Se plantea una real aventura, ya que una revolución se hace por las armas o, en democracia, solo con unas mayorías arrasadoras en el Congreso que difícilmente aparezcan. Aun así, amenaza con un tiempo de rayos y centellas la propuesta de un programa que empieza en el Estado suprimiendo el Banco Central y termina en la política exterior rompiendo relaciones con China y Brasil. El solo hecho de ser dicho esto último por un ciudadano que aspira a presidir la Argentina genera tal aprehensión, una nube tan fuerte de desconfianza, que desvanece todo debate de programas.
En estos meses que nos llevarán hasta octubre, esperemos que asome la reflexión. Las PASO fueron una gran encuesta, que a la vez mostró las flaquezas de las que, como tales, se publican a diario. Ahora ya vuelven a plantearse como verdad revelada, cuando fueron un fracaso resonante.

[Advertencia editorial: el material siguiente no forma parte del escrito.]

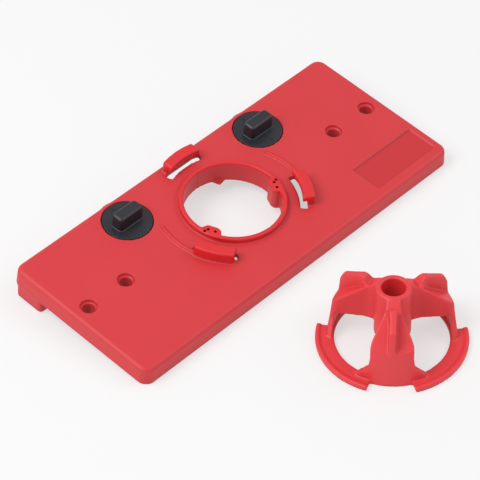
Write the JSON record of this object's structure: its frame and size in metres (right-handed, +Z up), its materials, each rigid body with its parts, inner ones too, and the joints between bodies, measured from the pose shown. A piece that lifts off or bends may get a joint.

En octubre no se seleccionarán candidatos. Se elegirá una administración y ese, que es el mayor acto de gobierno, que dicta el cuerpo electoral, el depositario de la soberanía. Si vota con ira, nada bueno saldrá. Si vota con reflexión, podrá abrir un tiempo de normalidad. Normalidad, esa extravagancia…
Ese espacio de reflexión ciudadana también le debería llegar al exultante Milei, que, le guste o no, tendrá que convivir con los políticos que desconoce y vitupera.
En el medio de un fracaso hacia la izquierda y una aventura imprevisible hacia la derecha (si cabe la palabra), en el medio hay un cambio posible. Como todo lo razonable, no se carga de emoción. Pero sí de esperanza. Esa que, como decía Aristóteles, “es el sueño de quien está despierto”.